### Objective
Whenever a line below holds the word "points", copy that line.

### Source excerpt
--
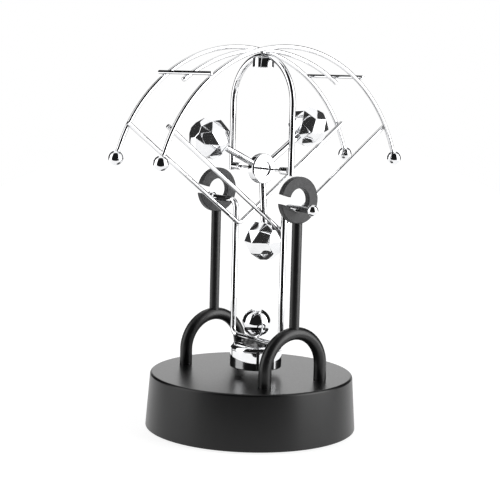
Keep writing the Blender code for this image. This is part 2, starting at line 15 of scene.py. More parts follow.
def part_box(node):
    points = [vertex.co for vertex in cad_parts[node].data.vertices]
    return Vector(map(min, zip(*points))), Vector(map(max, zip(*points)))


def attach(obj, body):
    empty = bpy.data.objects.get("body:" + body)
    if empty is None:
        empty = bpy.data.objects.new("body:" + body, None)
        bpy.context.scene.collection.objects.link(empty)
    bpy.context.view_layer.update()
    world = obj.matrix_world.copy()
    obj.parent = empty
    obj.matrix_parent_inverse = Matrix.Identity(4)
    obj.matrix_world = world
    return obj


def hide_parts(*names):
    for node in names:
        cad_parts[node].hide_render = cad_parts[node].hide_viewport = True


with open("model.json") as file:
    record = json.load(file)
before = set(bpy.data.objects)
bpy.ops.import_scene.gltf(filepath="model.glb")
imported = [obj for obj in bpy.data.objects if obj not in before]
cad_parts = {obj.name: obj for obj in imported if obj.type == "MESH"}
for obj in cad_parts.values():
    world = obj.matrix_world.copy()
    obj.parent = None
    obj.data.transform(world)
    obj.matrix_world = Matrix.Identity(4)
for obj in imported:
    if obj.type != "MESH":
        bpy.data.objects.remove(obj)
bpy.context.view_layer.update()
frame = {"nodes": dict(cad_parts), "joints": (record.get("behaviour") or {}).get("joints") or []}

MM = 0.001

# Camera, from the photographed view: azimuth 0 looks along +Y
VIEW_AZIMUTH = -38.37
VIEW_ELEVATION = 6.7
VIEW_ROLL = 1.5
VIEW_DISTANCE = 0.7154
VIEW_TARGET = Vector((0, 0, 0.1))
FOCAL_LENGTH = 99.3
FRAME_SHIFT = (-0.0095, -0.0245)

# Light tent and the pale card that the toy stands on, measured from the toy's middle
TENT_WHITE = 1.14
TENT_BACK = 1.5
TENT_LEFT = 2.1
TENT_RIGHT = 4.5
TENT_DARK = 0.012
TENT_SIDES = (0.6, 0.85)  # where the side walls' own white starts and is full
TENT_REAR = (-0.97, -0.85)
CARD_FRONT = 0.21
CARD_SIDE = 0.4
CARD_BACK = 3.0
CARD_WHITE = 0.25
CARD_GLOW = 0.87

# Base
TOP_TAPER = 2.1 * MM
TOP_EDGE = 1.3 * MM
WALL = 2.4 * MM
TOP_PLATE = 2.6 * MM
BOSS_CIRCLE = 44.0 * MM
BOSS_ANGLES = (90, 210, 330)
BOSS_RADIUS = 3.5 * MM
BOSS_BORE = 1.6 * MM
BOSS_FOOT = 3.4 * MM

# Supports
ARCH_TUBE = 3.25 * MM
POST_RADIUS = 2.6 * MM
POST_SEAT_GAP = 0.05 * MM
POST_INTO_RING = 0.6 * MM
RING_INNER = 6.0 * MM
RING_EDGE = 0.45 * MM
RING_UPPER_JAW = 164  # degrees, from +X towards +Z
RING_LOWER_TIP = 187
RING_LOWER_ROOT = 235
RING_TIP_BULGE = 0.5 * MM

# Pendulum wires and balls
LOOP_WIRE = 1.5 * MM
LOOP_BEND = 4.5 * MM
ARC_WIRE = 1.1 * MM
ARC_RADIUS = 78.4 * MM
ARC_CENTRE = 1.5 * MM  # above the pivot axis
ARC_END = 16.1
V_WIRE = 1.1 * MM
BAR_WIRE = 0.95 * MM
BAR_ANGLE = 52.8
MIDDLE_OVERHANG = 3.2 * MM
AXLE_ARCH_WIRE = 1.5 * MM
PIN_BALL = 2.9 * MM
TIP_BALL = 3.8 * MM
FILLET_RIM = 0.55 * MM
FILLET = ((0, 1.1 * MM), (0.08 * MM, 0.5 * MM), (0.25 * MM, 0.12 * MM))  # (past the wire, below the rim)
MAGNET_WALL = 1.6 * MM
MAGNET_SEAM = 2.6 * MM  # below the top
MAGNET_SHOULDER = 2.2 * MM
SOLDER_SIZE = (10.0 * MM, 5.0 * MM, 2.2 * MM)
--
### Final result
    points = [vertex.co for vertex in cad_parts[node].data.vertices]
    return Vector(map(min, zip(*points))), Vector(map(max, zip(*points)))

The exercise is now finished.